Over the years, as a designer and a songwriter, I have stolen as many ideas from that album graphically as I have musically.

The space between the sounds

The most captivating thing about the album, is that there is absolutely no reverb on the record at all.

When drummer Bengt Lageberg hits the snare, there’s no studio echo or resonance. As soon as the drum is hit, the sound is over. The same thing is true of all the other instruments, a quality that is the complete opposite of the way we are accustomed to hearing music on professionally-recorded albums.

The sounds aren’t warm and fuzzy. The band doesn’t sound huge. The highlights and body aren’t artificially excited or compressed. The space between the noises is empty.

Sound engineer Tore Johansson described it in an interview, “It’s a very cold and defined recording, no natural reverb or audio curtains. There’s not a sound element on that disc which wasn’t deliberately put there.”


Earlier this year, I learned that not only would the Cardigans be playing a rare live concert during the summer, but that they would be performing the Gran Turismo album in its entirety. Of course, I had to be there.

The event happened at the Hultsfred Music Festival in June. Hultsfred is a small Swedish town about four hours south of Stockholm. Nearly every summer for more than twenty years the sleepy town has been invaded by noise and debauchery.

The Hultsfred Festival apparently used to be a much bigger deal than it is today. Everyone I know who grew up in Sweden has some adventure story about the festival from years ago.

The first festival was in 1986 and since then bands like Oasis, The Cure, The Jesus and Mary Chain, The Ramones, Iggy Pop, Joe Strummer, Van Morrison, Buzzcocks, Motörhead, Slayer, Ministry, Blur, Björk, Weezer, Morrissey, et cetera, have played there.

In addition to the Cardigans, this year’s festival featured The Cure, Justice, Stone Roses, Eagles of Death Metal, James Blake, Garbage, Noel Gallagher, The XX, M83, and a bunch of other garbage.

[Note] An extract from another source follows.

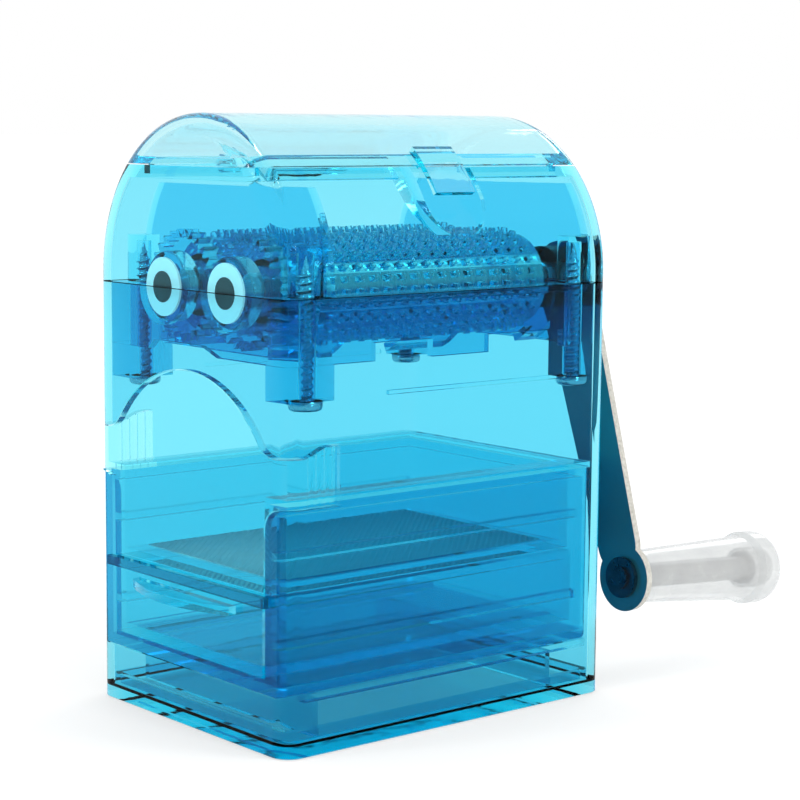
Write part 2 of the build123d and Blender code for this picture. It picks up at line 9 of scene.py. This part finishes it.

And Garbage.

Too old for this shit

Since I’m an adult, I decided that I would opt out of the usual music festival amenities – such as setting up a tent and riding there with sweaty teenagers who have no awareness of the sound of their own headphones.

Instead, I bought a ticket to ride first class with Swedish Railways (SJ). This is truly a comfy ride. Just like on an airplane, you can pick your seat in advance. The seats are big with plenty of leg room and the cabin is quiet with free wi-fi. Oh, and did I mention my three-course vegetarian meal?

Upon arriving in Hultsfred and walking through a crowd of commoners who rode in the back of the train (suckers!), I took a bus to my hotel. That’s right, no camping for me. Sleeping outside is for homeless people. I stocked the hotel room with booze and snacks.

I made sure to invite my friend Emma from Malmö who loves music and loves to travel. She met me at the festival with her friend and the three of us shared the hotel room, destroyed the booze and essentially had a great time over the weekend un-healthy-izing ourselves.

The concert

By the time the Cardigans took the stage on the second day of the festival, I was ready to shit my pants. I was bouncing off the walls.

There’s really not much for me to say about the show itself. It was absolutely perfect. I don’t have a single complaint.

I’ll remember it for the rest of my life.

Maybe we should just look at the pictures.